» DATA BLOCK:
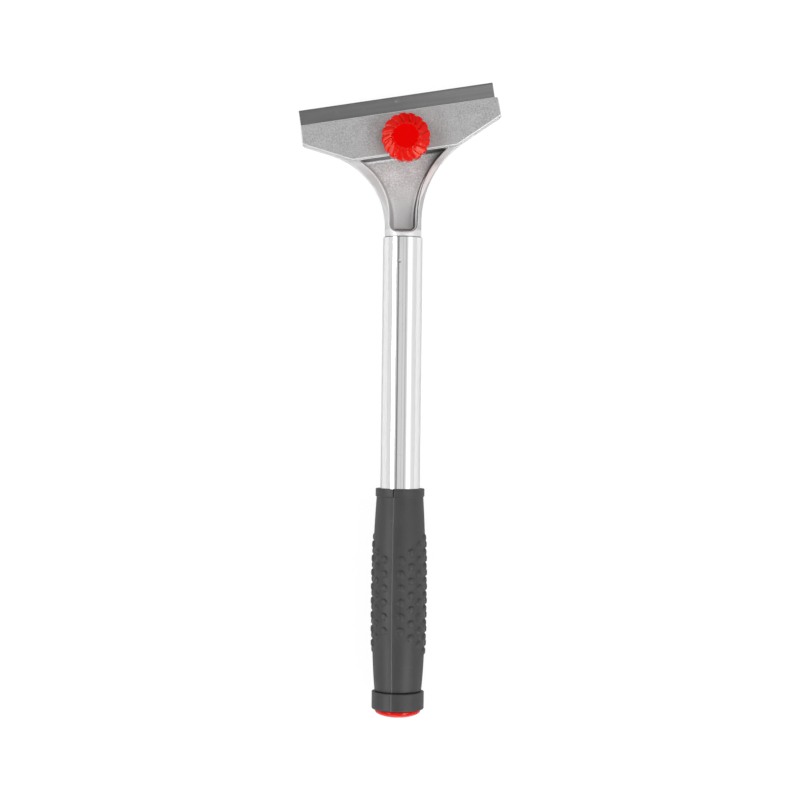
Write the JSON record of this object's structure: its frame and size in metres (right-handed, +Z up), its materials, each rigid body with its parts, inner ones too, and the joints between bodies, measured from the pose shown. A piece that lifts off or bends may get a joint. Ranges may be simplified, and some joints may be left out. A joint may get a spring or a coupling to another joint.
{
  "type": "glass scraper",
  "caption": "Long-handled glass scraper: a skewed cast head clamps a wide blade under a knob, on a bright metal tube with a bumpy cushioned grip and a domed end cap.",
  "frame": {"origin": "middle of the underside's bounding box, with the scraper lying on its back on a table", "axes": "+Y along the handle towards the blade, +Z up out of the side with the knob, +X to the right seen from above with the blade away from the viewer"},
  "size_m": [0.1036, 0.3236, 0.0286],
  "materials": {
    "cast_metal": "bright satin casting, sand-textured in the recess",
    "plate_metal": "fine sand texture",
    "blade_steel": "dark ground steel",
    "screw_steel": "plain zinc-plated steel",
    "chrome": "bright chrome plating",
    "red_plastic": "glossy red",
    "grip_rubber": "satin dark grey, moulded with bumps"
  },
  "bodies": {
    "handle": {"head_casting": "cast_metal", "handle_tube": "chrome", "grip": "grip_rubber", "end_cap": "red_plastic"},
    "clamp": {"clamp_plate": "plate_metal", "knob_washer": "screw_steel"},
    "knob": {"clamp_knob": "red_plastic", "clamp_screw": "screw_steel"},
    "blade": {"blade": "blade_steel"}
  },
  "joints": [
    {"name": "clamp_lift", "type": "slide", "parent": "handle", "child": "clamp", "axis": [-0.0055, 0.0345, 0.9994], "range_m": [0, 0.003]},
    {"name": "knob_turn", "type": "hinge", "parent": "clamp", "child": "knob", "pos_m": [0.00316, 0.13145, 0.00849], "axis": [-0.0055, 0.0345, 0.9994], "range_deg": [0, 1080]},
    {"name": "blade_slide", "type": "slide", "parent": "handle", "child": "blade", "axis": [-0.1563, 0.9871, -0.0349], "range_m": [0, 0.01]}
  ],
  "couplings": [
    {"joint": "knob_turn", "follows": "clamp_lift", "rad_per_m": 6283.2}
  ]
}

» GIVEN INSTRUCTION: Find all lines where the word "from" appears. Copy them.

» FINISHED TASK:
Write the JSON record of this object's structure: its frame and size in metres (right-handed, +Z up), its materials, each rigid body with its parts, inner ones too, and the joints between bodies, measured from the pose shown. A piece that lifts off or bends may get a joint. Ranges may be simplified, and some joints may be left out. A joint may get a spring or a coupling to another joint.
  "frame": {"origin": "middle of the underside's bounding box, with the scraper lying on its back on a table", "axes": "+Y along the handle towards the blade, +Z up out of the side with the knob, +X to the right seen from above with the blade away from the viewer"},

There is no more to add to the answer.